Porter is going to have great difficulty with this team. Bost is young, but he is very proficient at beating his man off the dribble, getting into the paint and kicking to the open jump shooter. Missississippi State's gaurds are all scrappy rebounders, so it will take every bit of UK's best to keep them off the offensive glass. The guards are all quick to the ball, so soft passes will be picked and taken for layups at the other end.
For UK, they have an advantage inside which they must immediately exploit.
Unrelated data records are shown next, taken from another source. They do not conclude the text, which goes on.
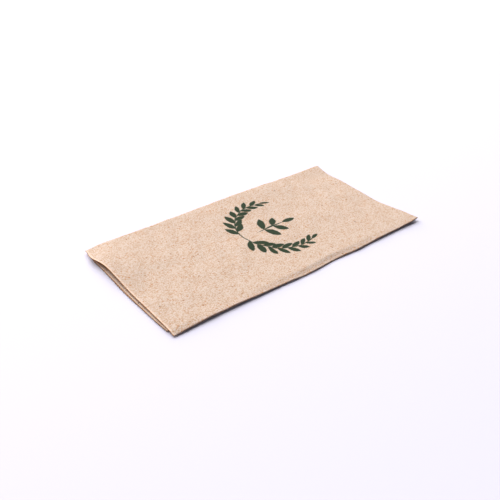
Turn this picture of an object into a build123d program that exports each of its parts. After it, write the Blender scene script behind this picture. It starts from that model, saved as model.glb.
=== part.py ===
from build123d import *
from math import pi
import os

# A paper napkin: one square-cut sheet of soft tissue, folded in eight and lying on its lower half.
# The sheet is folded in this order:
#   fold 1, lengthwise, which brings the two long halves of the sheet together;
#   fold 2, across, at the right-hand short end, which doubles that to four layers;
#   fold 3, the spine, along the far long side, which lays four layers over four.
# It rests on z = 0, with its length along X, its spine towards +Y and the origin under its centre.
# Seen from above, fold 1 is the front edge of the upper half. The sheet's long cut edges are the
# front edge of the lower half, a step behind it, and its short cut edges are all at the left end.

# Driving dimensions, in millimetres.
sheet_length = 330.0     # of the sheet laid out flat, across fold 2
sheet_width = 320.0      # of the sheet laid out flat, across folds 1 and 3
front_step = 5.0         # how far fold 1 reaches past the cut edges under it
sheet_thickness = 0.2    # of the tissue, its plies taken together
layer_gap = 0.2          # air left between two layers that lie on each other

# Radii are those of the sheet's middle surface, so that a fold's length is pi times its radius.
layer_pitch = sheet_thickness + layer_gap
skin = sheet_thickness / 2                   # from the middle surface to either face
fold_1_radius = layer_pitch / 2
fold_2_radii = (0.5 * layer_pitch, 1.5 * layer_pitch)
fold_2_middle = layer_pitch                  # between those two, where fold 1 runs round fold 2
fold_3_middle = 2 * layer_pitch              # from the spine's axis to the middle of four layers

# How far each fold reaches past its own axis.
fold_1_reach = fold_1_radius + skin
fold_2_reach = fold_2_radii[1] + skin
fold_3_reach = fold_3_middle + fold_2_reach

# Flat runs between the folds. Each is what is left of the sheet once its folds are taken off.
long_run = (sheet_length - pi * fold_2_middle) / 2
lower_setback = front_step - fold_1_reach
both_runs = sheet_width / 2 - pi * fold_1_radius / 2 - pi * fold_3_middle
upper_run = (both_runs + lower_setback) / 2
lower_run = upper_run - lower_setback

# The folded napkin's outside size, and from it the places of the three axes.
length = long_run + fold_2_reach
width = fold_1_reach + upper_run + fold_3_reach
height = 2 * fold_3_reach
fold_2_x = length / 2 - fold_2_reach
fold_1_y = fold_1_reach - width / 2
fold_3_y = width / 2 - fold_3_reach
spine_z = height / 2
upper_z = spine_z + fold_3_middle
lower_z = spine_z - fold_3_middle


def hairpin(radius):
    """Section of a sheet that runs in from its cut end, round a half circle and back.

    It is drawn with the half circle's centre at the origin and the two runs towards -X.
    """
    def filled(reach):
        return Pos(-long_run / 2, 0) * Rectangle(long_run, 2 * reach) + Circle(reach)

    return filled(radius + skin) - filled(radius - skin)


def four_layers(z):
    """The two nested hairpins of fold 2, standing at the spine and facing the front."""
    place = Plane(origin=(fold_2_x, fold_3_y, z), x_dir=(1, 0, 0), z_dir=(0, -1, 0))
    return [place * hairpin(radius) for radius in fold_2_radii]


def fold_1_section(z):
    """Half ring that joins two neighbouring layers along the front, on fold 2's axis."""
    ring = Circle(fold_1_reach) - Circle(fold_1_radius - skin)
    front_half = Pos(fold_1_reach / 2, 0) * Rectangle(fold_1_reach, 2 * fold_1_reach)
    place = Plane(origin=(fold_2_x, fold_1_y, z), x_dir=(0, -1, 0), z_dir=(-1, 0, 0))
    return place * (ring & front_half)


def upper_half():
    """Four flat layers from the spine to the front."""
    return [extrude(section, upper_run) for section in four_layers(upper_z)]


def lower_half():
    """The same four layers under them, which stop a step short of the front."""
    return [extrude(section, lower_run) for section in four_layers(lower_z)]


def spine():
    """Fold 3: the four layers carried half a turn round the spine's axis."""
    axis = Axis((0, fold_3_y, spine_z), (-1, 0, 0))
    return [revolve(section, axis, 180) for section in four_layers(upper_z)]


def front_fold():
    """Fold 1: a half tube along the upper two layers, round fold 2, and back along the next two."""
    top = fold_1_section(upper_z + fold_2_middle)
    under = fold_1_section(upper_z - fold_2_middle)
    axis = Axis((fold_2_x, 0, upper_z), (0, 1, 0))
    return [extrude(top, long_run), revolve(top, axis, 180), extrude(under, long_run)]


pieces = upper_half() + spine() + lower_half() + front_fold()
napkin = pieces[0].fuse(*pieces[1:])
napkin.label = "napkin"

os.makedirs("parts", exist_ok=True)
export_step(napkin, "parts/napkin.step")
print(f"folded {length:.2f} x {width:.2f} x {height:.2f} mm, solids {len(napkin.solids())}")
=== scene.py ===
from math import cos, pi, radians, sin

import bpy
import numpy as np
from mathutils import Matrix, Vector


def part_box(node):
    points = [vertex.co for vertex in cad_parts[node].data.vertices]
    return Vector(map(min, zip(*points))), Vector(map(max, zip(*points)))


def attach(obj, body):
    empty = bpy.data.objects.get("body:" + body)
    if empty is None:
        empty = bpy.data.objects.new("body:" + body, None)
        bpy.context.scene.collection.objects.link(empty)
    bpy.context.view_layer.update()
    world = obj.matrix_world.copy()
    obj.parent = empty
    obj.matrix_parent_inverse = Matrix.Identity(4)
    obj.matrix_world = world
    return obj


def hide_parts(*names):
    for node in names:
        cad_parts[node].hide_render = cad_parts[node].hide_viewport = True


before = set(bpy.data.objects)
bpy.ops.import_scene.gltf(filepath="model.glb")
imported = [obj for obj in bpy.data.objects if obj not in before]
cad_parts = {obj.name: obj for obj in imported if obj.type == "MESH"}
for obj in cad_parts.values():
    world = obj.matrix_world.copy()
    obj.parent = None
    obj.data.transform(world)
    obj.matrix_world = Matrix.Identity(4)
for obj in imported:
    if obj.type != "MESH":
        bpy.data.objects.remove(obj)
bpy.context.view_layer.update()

collection = bpy.context.scene.collection


# ---------------------------------------------------------------------------------------------
# Camera. A short telephoto lens looks down on the napkin from its near left corner, about a
# hand's length further off than the napkin is long. The camera leans two degrees to one side.

aim = Vector((-0.0118, -0.0067, 0.0))
camera_distance = 0.3506
camera_azimuth = radians(-40.14)      # 0 looks along +Y
camera_elevation = radians(33.03)
camera_roll = radians(1.96)
focal_length = 48.07                  # millimetres, as is the sensor's width
sensor_width = 36.0

towards_camera = Vector((
    sin(camera_azimuth) * cos(camera_elevation),
    -cos(camera_azimuth) * cos(camera_elevation),
    sin(camera_elevation),
))
lens = bpy.data.cameras.new("lens")
lens.lens = focal_length
lens.sensor_width = sensor_width
lens.clip_start = 0.01
lens.clip_end = 20.0
camera = bpy.data.objects.new("camera", lens)
collection.objects.link(camera)
facing = (-towards_camera).to_track_quat("-Z", "Y").to_matrix().to_4x4()
place = Matrix.Translation(aim + towards_camera * camera_distance)
camera.matrix_world = place @ facing @ Matrix.Rotation(camera_roll, 4, "Z")
bpy.context.scene.camera = camera


# ---------------------------------------------------------------------------------------------
# Studio. A wide white table, a large soft light over its far side and a pale surround that fills
# the shadows with a little blue.

def linear(code):
    """An sRGB hex colour as the linear red, green, blue and alpha that shaders take."""
    srgb = np.array([int(code[i:i + 2], 16) for i in (1, 3, 5)]) / 255
    low = srgb / 12.92
    high = ((srgb + 0.055) / 1.055) ** 2.4
    return (*np.where(srgb <= 0.04045, low, high).tolist(), 1.0)


def add(tree, kind, inputs=(), **settings):
    """Adds a shader node, sets its properties, and gives its inputs numbers or other outputs.

    An input is known by its name or its number. A colour Mix has its two colours at 6 and 7.
    """
    made = tree.nodes.new("ShaderNode" + kind)
    for name, value in settings.items():
        setattr(made, name, value)
    for socket, value in dict(inputs).items():
        if isinstance(value, bpy.types.NodeSocket):
            tree.links.new(value, made.inputs[socket])
        else:
            made.inputs[socket].default_value = value
    return made


table_side = 6.0
table_drop = 0.00002                  # keeps the table's surface clear of the napkin's underside
corners = np.array([(-1, -1), (1, -1), (1, 1), (-1, 1)]) * table_side / 2
table_mesh = bpy.data.meshes.new("table")
table_mesh.from_pydata([(x, y, -table_drop) for x, y in corners.tolist()], [], [(0, 1, 2, 3)])
table = bpy.data.objects.new("table", table_mesh)
collection.objects.link(table)

# Painted board: quite matt and pale grey, which the strong light brings up to white.
board = bpy.data.materials.new("white_board")
board.use_nodes = True
board_shader = board.node_tree.nodes["Principled BSDF"]
board_shader.inputs["Base Color"].default_value = linear("#B9B7C4")
board_shader.inputs["Roughness"].default_value = 0.8
board_shader.inputs["IOR"].default_value = 1.45
board_shader.inputs["Specular IOR Level"].default_value = 0.1
table_mesh.materials.append(board)

softbox_place = Vector((0.1, 1.73, 1.6))
softbox_light = bpy.data.lights.new("softbox", "AREA")
softbox_light.shape = "ELLIPSE"
softbox_light.size = 4.4
softbox_light.size_y = 3.8
softbox_light.energy = 266.0
softbox_light.color = linear("#FFFEFC")[:3]
softbox = bpy.data.objects.new("softbox", softbox_light)
softbox.location = softbox_place
softbox.rotation_euler = (-softbox_place).to_track_quat("-Z", "Y").to_euler()
collection.objects.link(softbox)

surround = bpy.data.worlds.new("surround")
surround.use_nodes = True
surround_shader = surround.node_tree.nodes["Background"]
surround_shader.inputs["Color"].default_value = linear("#F8F4FF")
# Brightest overhead and dim at the horizon, like a light tent over the table.
direction = add(surround.node_tree, "TexCoord").outputs["Generated"]
upward = add(surround.node_tree, "SeparateXYZ", {0: direction}).outputs[2]
sky = add(surround.node_tree, "MapRange", {"Value": upward, "To Min": 0.05, "To Max": 0.34})
surround.node_tree.links.new(sky.outputs[0], surround_shader.inputs["Strength"])
bpy.context.scene.world = surround
bpy.context.scene.view_settings.view_transform = "Standard"


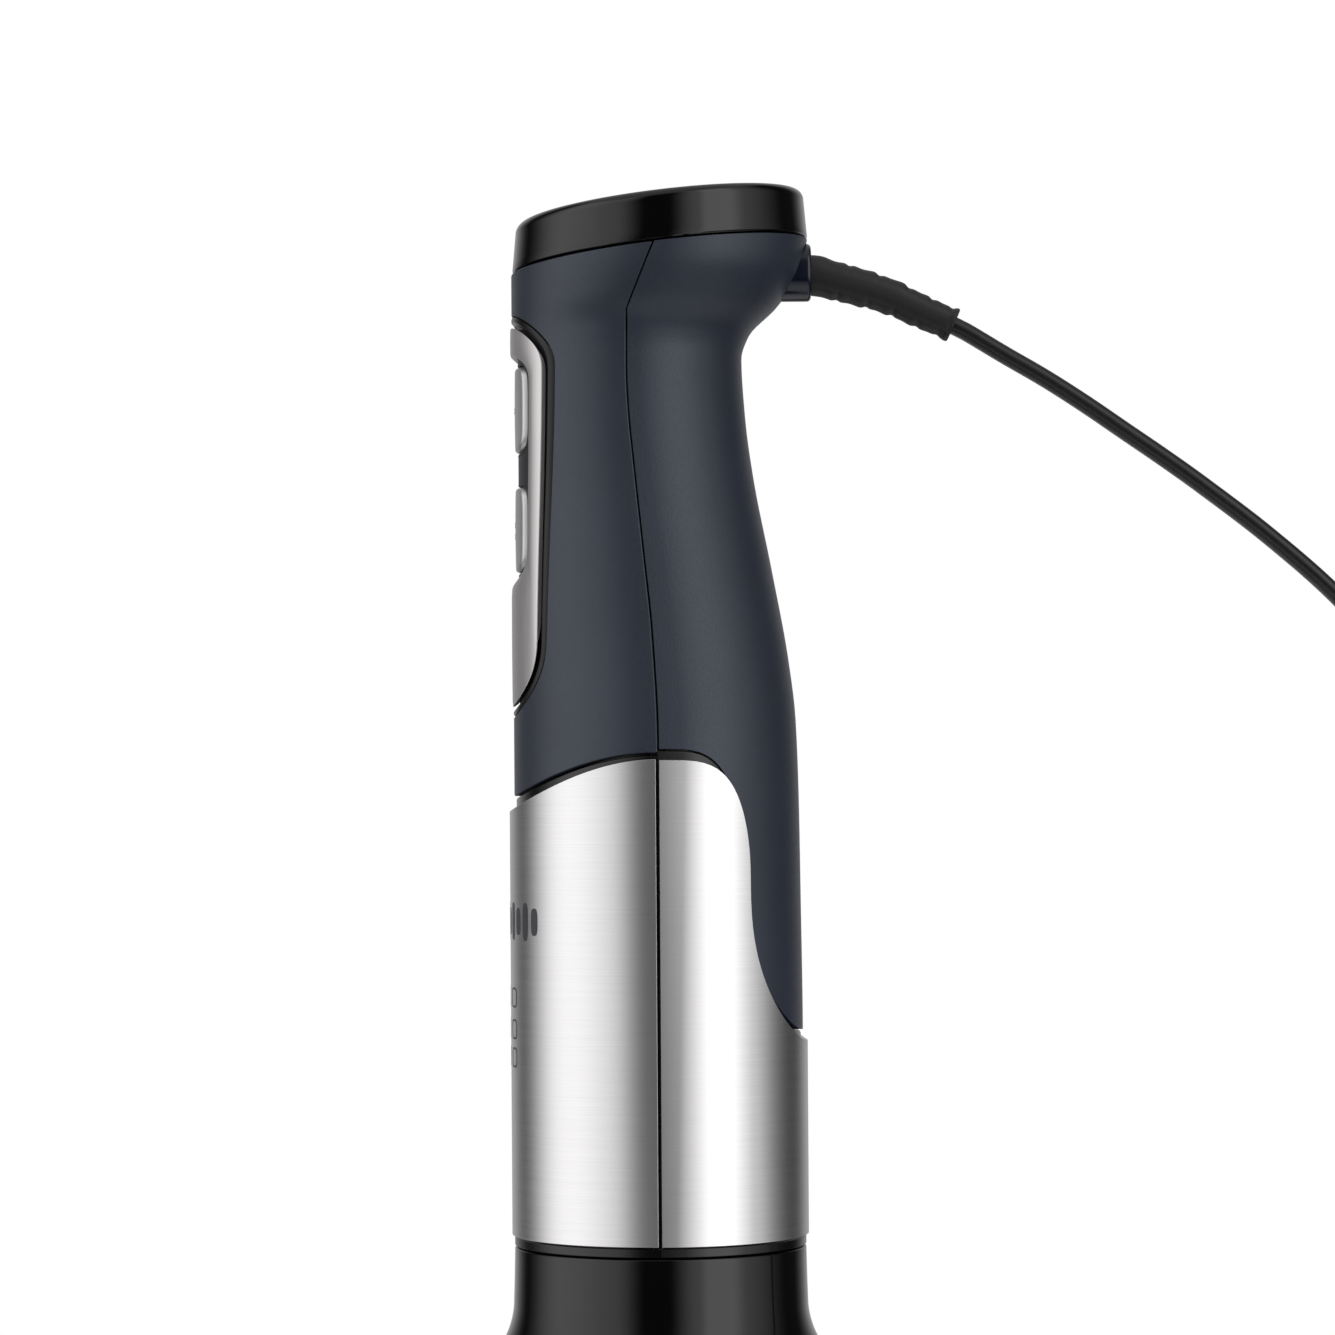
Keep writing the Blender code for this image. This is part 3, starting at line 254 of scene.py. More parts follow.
def end_point(half, start, stop, turn):
    """A point of a panel's rounded end at an angle from the +Y side."""
    return half * squared(cos(turn), PANEL_POWER), start + (stop - start) * squared(sin(turn), PANEL_POWER)


def panel_loop(shape, side_steps=40, end_steps=48):
    """A panel outline as (y, rise) points: up the +Y side, over the top, down the -Y side, round below."""
    half, top_start, top, low_start, low = shape
    turns = spread(0.0, pi, end_steps)[:-1]
    loop = [(half, rise) for rise in spread(low_start, top_start, side_steps)[:-1]]
    loop += [end_point(half, top_start, top, turn) for turn in turns]
    loop += [(-half, rise) for rise in spread(top_start, low_start, side_steps)[:-1]]
    return loop + [end_point(-half, low_start, low, turn) for turn in turns]


def rounded_loop(half_wide, half_tall, steps, power, middle=(0.0, 0.0)):
    """A rounded rectangle's outline about a middle."""
    loop = []
    for turn in spread(0.0, 2 * pi, steps)[:-1]:
        loop.append((middle[0] + squared(cos(turn), power) * half_wide,
                     middle[1] + squared(sin(turn), power) * half_tall))
    return loop


def on_front(loop, depth):
    """Lays (y, rise) points on the front of the body, that far under its surface."""
    points = []
    for y, rise in loop:
        centre, radius = body_circle(rise)
        points.append((centre - sqrt((radius - depth) ** 2 - y * y), y, SEAM_Z + rise))
    return points


def scaled(loop, share, middle):
    """A loop drawn in towards a middle."""
    return [(middle[0] + (y - middle[0]) * share, middle[1] + (z - middle[1]) * share) for y, z in loop]


def hub_loop(radius, z, groove=0.0, hexagon=False):
    """A level loop about the drive axis: a circle, one with twelve upright grooves, or a hexagon."""
    points = []
    for turn in spread(0.0, 2 * pi, 96)[:-1]:
        reach = radius - groove * max(0.0, cos(12 * turn)) ** 0.6
        if hexagon:
            reach *= cos(pi / 6) / cos(turn % (pi / 3) - pi / 6)
        points.append((reach * cos(turn), reach * sin(turn), z))
    return points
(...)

Varnado is a great defender, but he can't defend two people, and MSU's guards are much too small to handle Stevenson, even in a zone. But Stevenson and Patterson will have to work well together to get easy looks inside the paint.
Meeks should be able to operate against an MSU zone, and he may well be able to shoot them out of it pretty quickly. Despite Osby's skill, the MSU running game is not nearly as potent when they bring in their bigger people to help defensively. If UK can withstand the early up and down that MSU wants to throw at them and force them to face guard Meeks, it could really open up the inside for UK's big people.
This is a tough game for the 'Cats, but not as tough as South Carolina was. The Bulldogs do not normally use a lot of defensive pressue, and the 'Cats length could bother the guards on the perimeter. UK must force MSU to beat them off the dribble and trust the defensive rotation. The Bulldog guards are not any more proficient from 2 point range than they are from three, so given that fact, we should deny them the three and force them to shoot jumpshots inside the arc. If we can do that and rebound the basketball, I really like our chances in this one.